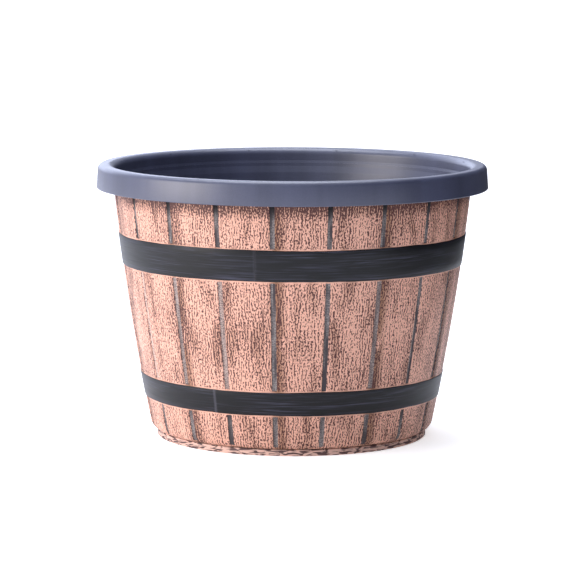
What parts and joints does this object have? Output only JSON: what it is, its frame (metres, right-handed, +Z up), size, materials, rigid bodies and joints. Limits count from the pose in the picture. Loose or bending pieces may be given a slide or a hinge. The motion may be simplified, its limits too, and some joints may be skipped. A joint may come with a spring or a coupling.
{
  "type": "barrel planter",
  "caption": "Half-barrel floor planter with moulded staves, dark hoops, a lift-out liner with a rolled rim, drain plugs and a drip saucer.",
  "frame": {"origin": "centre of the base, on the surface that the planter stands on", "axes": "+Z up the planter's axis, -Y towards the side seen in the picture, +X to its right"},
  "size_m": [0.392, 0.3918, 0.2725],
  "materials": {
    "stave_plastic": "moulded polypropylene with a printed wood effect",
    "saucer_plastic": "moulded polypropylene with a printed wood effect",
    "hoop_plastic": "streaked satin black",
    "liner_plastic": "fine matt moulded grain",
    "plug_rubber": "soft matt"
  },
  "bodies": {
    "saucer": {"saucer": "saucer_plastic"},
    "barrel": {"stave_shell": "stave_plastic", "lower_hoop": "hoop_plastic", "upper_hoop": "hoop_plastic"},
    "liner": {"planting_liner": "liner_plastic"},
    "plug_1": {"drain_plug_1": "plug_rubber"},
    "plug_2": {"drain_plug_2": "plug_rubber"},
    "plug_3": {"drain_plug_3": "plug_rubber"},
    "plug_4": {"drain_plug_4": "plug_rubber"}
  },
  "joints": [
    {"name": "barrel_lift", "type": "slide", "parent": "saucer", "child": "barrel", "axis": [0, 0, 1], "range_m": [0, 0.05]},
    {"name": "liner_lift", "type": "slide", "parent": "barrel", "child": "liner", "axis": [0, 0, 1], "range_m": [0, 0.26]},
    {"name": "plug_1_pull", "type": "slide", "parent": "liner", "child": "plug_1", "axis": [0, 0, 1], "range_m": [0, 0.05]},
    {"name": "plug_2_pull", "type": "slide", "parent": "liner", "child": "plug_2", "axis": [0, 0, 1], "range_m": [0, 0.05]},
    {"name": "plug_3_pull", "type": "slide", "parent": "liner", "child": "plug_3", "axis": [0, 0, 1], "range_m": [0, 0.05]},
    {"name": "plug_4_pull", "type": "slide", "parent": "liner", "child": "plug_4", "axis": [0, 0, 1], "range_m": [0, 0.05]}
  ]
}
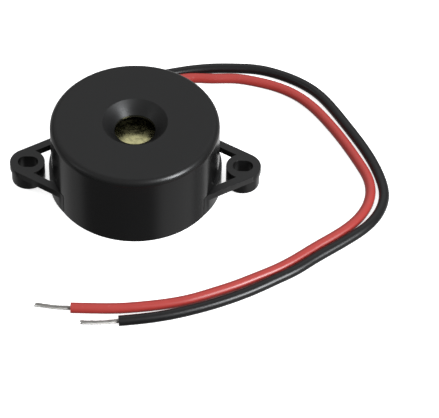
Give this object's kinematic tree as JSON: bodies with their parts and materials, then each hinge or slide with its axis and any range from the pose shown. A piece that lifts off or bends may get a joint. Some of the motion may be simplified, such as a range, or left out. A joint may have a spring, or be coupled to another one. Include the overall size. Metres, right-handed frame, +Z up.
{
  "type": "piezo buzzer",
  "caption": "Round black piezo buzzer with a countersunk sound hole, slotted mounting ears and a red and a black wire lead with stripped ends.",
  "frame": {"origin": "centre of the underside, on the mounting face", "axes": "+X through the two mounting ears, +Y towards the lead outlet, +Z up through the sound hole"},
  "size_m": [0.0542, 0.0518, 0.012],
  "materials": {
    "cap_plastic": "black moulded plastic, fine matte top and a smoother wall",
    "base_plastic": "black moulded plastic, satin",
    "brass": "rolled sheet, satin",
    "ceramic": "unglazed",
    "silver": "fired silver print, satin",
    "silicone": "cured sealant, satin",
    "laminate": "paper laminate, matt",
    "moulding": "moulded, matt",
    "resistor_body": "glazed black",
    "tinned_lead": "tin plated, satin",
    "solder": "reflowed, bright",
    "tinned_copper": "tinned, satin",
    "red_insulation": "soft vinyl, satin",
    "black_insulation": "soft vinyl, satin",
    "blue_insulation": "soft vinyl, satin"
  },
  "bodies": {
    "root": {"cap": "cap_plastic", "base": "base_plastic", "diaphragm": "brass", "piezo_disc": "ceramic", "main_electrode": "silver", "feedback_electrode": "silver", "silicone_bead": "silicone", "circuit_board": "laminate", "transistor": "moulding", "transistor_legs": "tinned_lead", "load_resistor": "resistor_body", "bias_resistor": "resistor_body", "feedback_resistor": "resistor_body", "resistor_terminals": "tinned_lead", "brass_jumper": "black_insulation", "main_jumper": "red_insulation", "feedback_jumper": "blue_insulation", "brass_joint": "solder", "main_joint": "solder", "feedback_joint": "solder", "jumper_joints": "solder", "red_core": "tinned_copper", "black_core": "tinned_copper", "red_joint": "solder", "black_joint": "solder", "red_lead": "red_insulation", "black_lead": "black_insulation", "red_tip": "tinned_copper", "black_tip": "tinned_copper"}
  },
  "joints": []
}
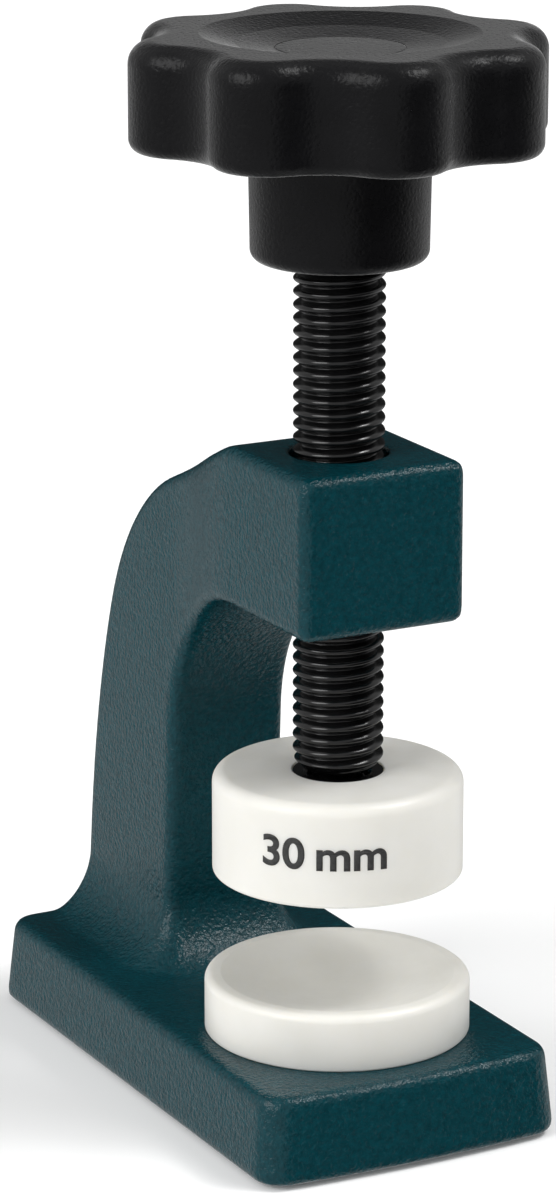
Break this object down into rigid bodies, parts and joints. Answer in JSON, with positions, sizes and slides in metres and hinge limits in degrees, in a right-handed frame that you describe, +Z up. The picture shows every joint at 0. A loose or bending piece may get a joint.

==*==

WHAT IS NEEDED
Take the material above and return all of it exactly.

EXERCISE ANSWER
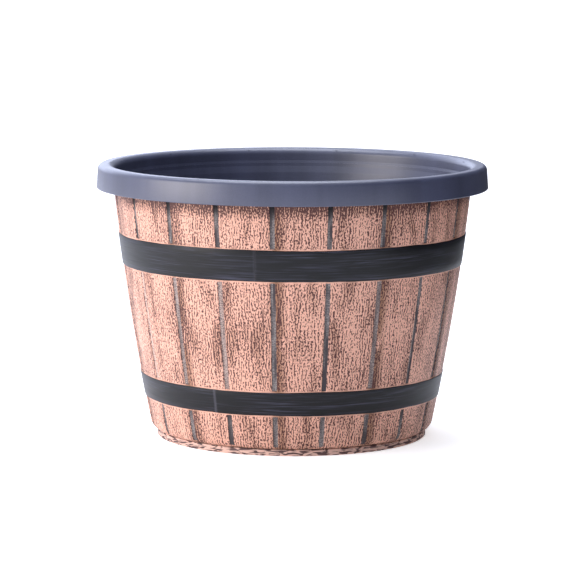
What parts and joints does this object have? Output only JSON: what it is, its frame (metres, right-handed, +Z up), size, materials, rigid bodies and joints. Limits count from the pose in the picture. Loose or bending pieces may be given a slide or a hinge. The motion may be simplified, its limits too, and some joints may be skipped. A joint may come with a spring or a coupling.
{
  "type": "barrel planter",
  "caption": "Half-barrel floor planter with moulded staves, dark hoops, a lift-out liner with a rolled rim, drain plugs and a drip saucer.",
  "frame": {"origin": "centre of the base, on the surface that the planter stands on", "axes": "+Z up the planter's axis, -Y towards the side seen in the picture, +X to its right"},
  "size_m": [0.392, 0.3918, 0.2725],
  "materials": {
    "stave_plastic": "moulded polypropylene with a printed wood effect",
    "saucer_plastic": "moulded polypropylene with a printed wood effect",
    "hoop_plastic": "streaked satin black",
    "liner_plastic": "fine matt moulded grain",
    "plug_rubber": "soft matt"
  },
  "bodies": {
    "saucer": {"saucer": "saucer_plastic"},
    "barrel": {"stave_shell": "stave_plastic", "lower_hoop": "hoop_plastic", "upper_hoop": "hoop_plastic"},
    "liner": {"planting_liner": "liner_plastic"},
    "plug_1": {"drain_plug_1": "plug_rubber"},
    "plug_2": {"drain_plug_2": "plug_rubber"},
    "plug_3": {"drain_plug_3": "plug_rubber"},
    "plug_4": {"drain_plug_4": "plug_rubber"}
  },
  "joints": [
    {"name": "barrel_lift", "type": "slide", "parent": "saucer", "child": "barrel", "axis": [0, 0, 1], "range_m": [0, 0.05]},
    {"name": "liner_lift", "type": "slide", "parent": "barrel", "child": "liner", "axis": [0, 0, 1], "range_m": [0, 0.26]},
    {"name": "plug_1_pull", "type": "slide", "parent": "liner", "child": "plug_1", "axis": [0, 0, 1], "range_m": [0, 0.05]},
    {"name": "plug_2_pull", "type": "slide", "parent": "liner", "child": "plug_2", "axis": [0, 0, 1], "range_m": [0, 0.05]},
    {"name": "plug_3_pull", "type": "slide", "parent": "liner", "child": "plug_3", "axis": [0, 0, 1], "range_m": [0, 0.05]},
    {"name": "plug_4_pull", "type": "slide", "parent": "liner", "child": "plug_4", "axis": [0, 0, 1], "range_m": [0, 0.05]}
  ]
}
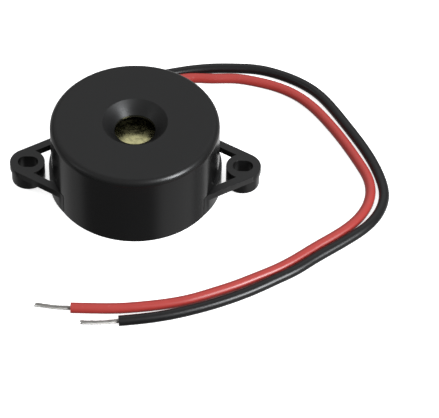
Give this object's kinematic tree as JSON: bodies with their parts and materials, then each hinge or slide with its axis and any range from the pose shown. A piece that lifts off or bends may get a joint. Some of the motion may be simplified, such as a range, or left out. A joint may have a spring, or be coupled to another one. Include the overall size. Metres, right-handed frame, +Z up.
{
  "type": "piezo buzzer",
  "caption": "Round black piezo buzzer with a countersunk sound hole, slotted mounting ears and a red and a black wire lead with stripped ends.",
  "frame": {"origin": "centre of the underside, on the mounting face", "axes": "+X through the two mounting ears, +Y towards the lead outlet, +Z up through the sound hole"},
  "size_m": [0.0542, 0.0518, 0.012],
  "materials": {
    "cap_plastic": "black moulded plastic, fine matte top and a smoother wall",
    "base_plastic": "black moulded plastic, satin",
    "brass": "rolled sheet, satin",
    "ceramic": "unglazed",
    "silver": "fired silver print, satin",
    "silicone": "cured sealant, satin",
    "laminate": "paper laminate, matt",
    "moulding": "moulded, matt",
    "resistor_body": "glazed black",
    "tinned_lead": "tin plated, satin",
    "solder": "reflowed, bright",
    "tinned_copper": "tinned, satin",
    "red_insulation": "soft vinyl, satin",
    "black_insulation": "soft vinyl, satin",
    "blue_insulation": "soft vinyl, satin"
  },
  "bodies": {
    "root": {"cap": "cap_plastic", "base": "base_plastic", "diaphragm": "brass", "piezo_disc": "ceramic", "main_electrode": "silver", "feedback_electrode": "silver", "silicone_bead": "silicone", "circuit_board": "laminate", "transistor": "moulding", "transistor_legs": "tinned_lead", "load_resistor": "resistor_body", "bias_resistor": "resistor_body", "feedback_resistor": "resistor_body", "resistor_terminals": "tinned_lead", "brass_jumper": "black_insulation", "main_jumper": "red_insulation", "feedback_jumper": "blue_insulation", "brass_joint": "solder", "main_joint": "solder", "feedback_joint": "solder", "jumper_joints": "solder", "red_core": "tinned_copper", "black_core": "tinned_copper", "red_joint": "solder", "black_joint": "solder", "red_lead": "red_insulation", "black_lead": "black_insulation", "red_tip": "tinned_copper", "black_tip": "tinned_copper"}
  },
  "joints": []
}
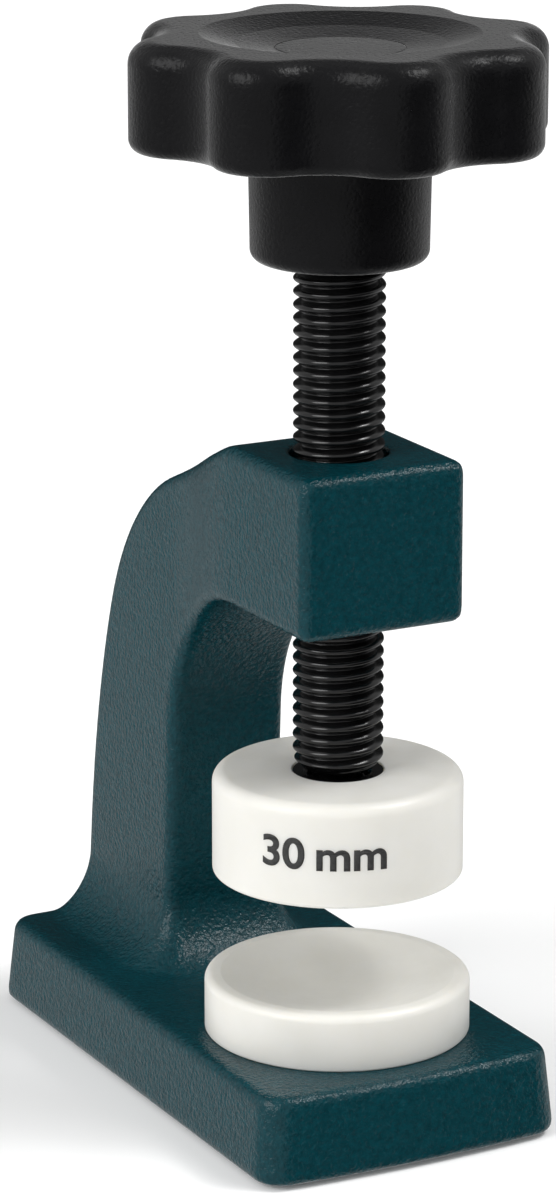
Break this object down into rigid bodies, parts and joints. Answer in JSON, with positions, sizes and slides in metres and hinge limits in degrees, in a right-handed frame that you describe, +Z up. The picture shows every joint at 0. A loose or bending piece may get a joint.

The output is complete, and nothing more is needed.